Als Kenner dreier verschiedener Wissenschaftskulturen, die ihn unter anderem von der Leipziger Karl-Marx-Universität schließlich 1996 zum Zentrum für Zeithistorische Forschung Potsdam (ZZF) und zwischenzeitlich zu verschiedenen Forschungseinrichtungen in die USA führten, erscheint Keßler prädestiniert, kommunistischen Grenzgängern ein angemessenes wissenschaftliches Denkmal zu setzen. Eine Zeittafel und zahlreiche Quellenhinweise runden die Maslow-Einführung ab.


Anmerkungen:

[1] Mario Keßler: Grenzgänger des Kommunismus. Zwölf Porträts aus dem Jahrhundert der Katastrophen, Berlin 2015.
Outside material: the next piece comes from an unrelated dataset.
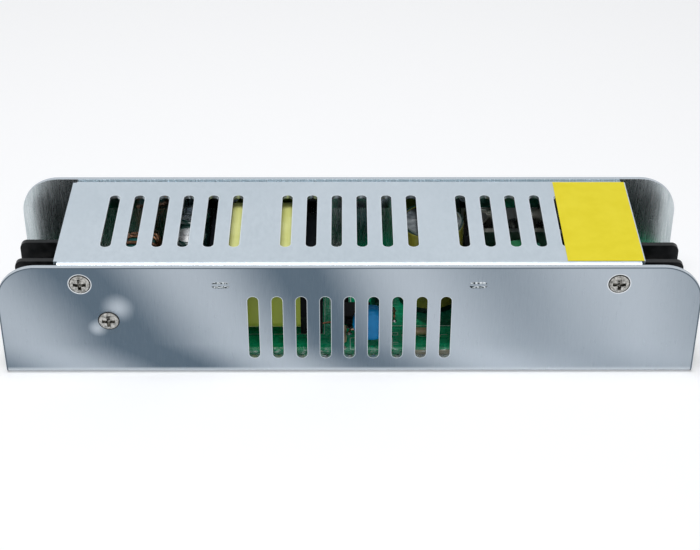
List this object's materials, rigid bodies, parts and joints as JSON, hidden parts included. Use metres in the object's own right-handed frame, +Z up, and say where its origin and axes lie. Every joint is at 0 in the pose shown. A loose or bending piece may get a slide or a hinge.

[2] Ders.: Bilanz und Perspektiven. Vortrag vom 7. September 2021, Leibniz Zentrum für Zeithistorische Forschung Potsdam (ZZF) anlässlich des Ehrenkolloquiums zur Verabschiedung und Ernennung zum Senior Fellow am ZZF, liegt dem Rezensenten als unveröffentlichte PDF-Datei vor.

[3] Vgl. die Rezension von Ronald Friedmann über Keßlers Maslow-Biografie, in: Z. Zeitschrift für marxistische Erneuerung Nr. 127/2021, 201-204.